A German-based website reported that Rufenach died when he touched a power line after climbing on a stationary train car in Grindelwald.

“I don’t even know what to say about the incident,” Smith said. “I don’t have all the facts or everything. I feel for him and his family and all condolences to them. One of my buddies just went in for a critical EKG and in talking to him, (he said) ‘Every day, you have to take it as it’s your last.’ A fluke thing could happen to anybody. You have to honor what you have right now and respect it.”

Rufenach, 23, was a rookie last season who played 54 games with Toledo and 13 in Grand Rapids. He had 13 goals and 20 assists for Toledo, the Red Wings’ ECHL affiliate, and had two assists for Grand Rapids.

“We roomed together on the road when he got called up to our team,” said forward Mitch Callahan, who played in Grand Rapids last season and met Rufenach at the prospects camp last year. “I used to hang out all the time here in camp with him. He was a real good buddy of mine. It’s unfortunate that happened to him. I think it’s great the Detroit Red Wings and Traverse City are having Bryan Rufenach Day. It’s awesome. It makes you appreciate pretty much everything in life.”

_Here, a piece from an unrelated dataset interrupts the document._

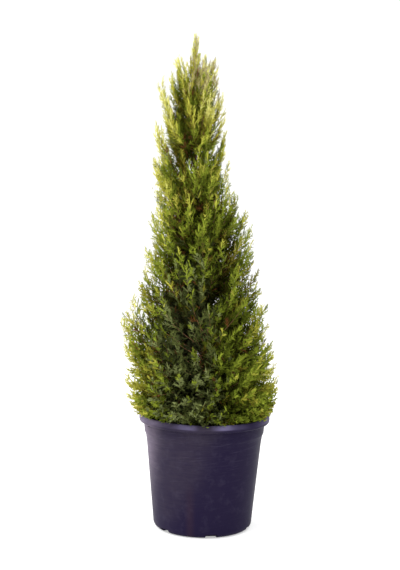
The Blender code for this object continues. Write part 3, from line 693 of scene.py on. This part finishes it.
farTips = (  # shoots that stand out furthest or fill thin places: across, depth, height, length, mm
    (-77, 0, 1070, 85), (-92, 10, 1028, 90), (-121, -10, 1012, 95), (9, 0, 1062, 95),
    (22, 10, 977, 90), (39, 0, 910, 100), (-126, 0, 914, 110), (85, 0, 724, 100),
    (-154, -10, 564, 105), (120, 0, 569, 105), (-194, 0, 490, 120), (153, 20, 361, 90),
    (162, 0, 325, 95), (-136, -30, 478, 95), (-148, 0, 446, 95), (-128, -50, 452, 90),
    (-140, -35, 420, 90), (88, -30, 548, 90), (104, -15, 520, 90), (100, -45, 498, 90),
    (118, -20, 482, 90), (-12, -5, 1078, 75), (-3, 8, 1066, 75), (-80, 10, 1046, 85),
    (-70, -4, 1072, 75), (-87, -6, 1002, 90), (17, 4, 1032, 85), (-106, -40, 702, 85),
    (-118, -30, 674, 90), (-124, 20, 652, 90), (-113, -50, 642, 90), (-127, -10, 630, 90),
    (-120, -35, 600, 90), (114, 0, 548, 85), (119, -10, 530, 85), (121, 20, 514, 80),
    (-146, -10, 578, 80), (-155, 0, 552, 85), (-150, -30, 534, 85), (-129, -10, 842, 80),
    (-123, 10, 812, 80), (35, 0, 905, 80), (31, -10, 884, 80), (8, -6, 1072, 70), (-93, 0, 988, 85),
)
leaderTips = (  # distance below the very top, across, depth, length, mm
    (6, 0, 0, 88), (9, 2, -1, 80), (15, -3, 1, 78), (21, 6, 0, 74), (30, 3, -3, 70), (42, -4, 4, 54),
    (52, 10, 8, 58), (60, -10, -7, 60), (70, 4, -12, 64), (74, -16, 6, 66), (82, 16, 2, 68),
)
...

Per your requests, I’m going to focus much more on speaking to the Wigns’ brass as several of you have asked me to speak to Jiri Fischer, Chris Chelios (good luck with that one, folks, he’s sneaky about getting away from people holding sound recorders), Jiri Fischer and especially Jim Nill, so I can only tip my hat to Nick Barnowski for posting a short interview with Nill and getting ‘em down in an article penned for Michigan HockeynNow;

“The most important part of this camp is probably the off-ice,” Red Wings assistant general manager Jim Nill said. “All of these guys need to develop physically. You want to make sure they’re going at it the right way, so the most important part is being in the gym.”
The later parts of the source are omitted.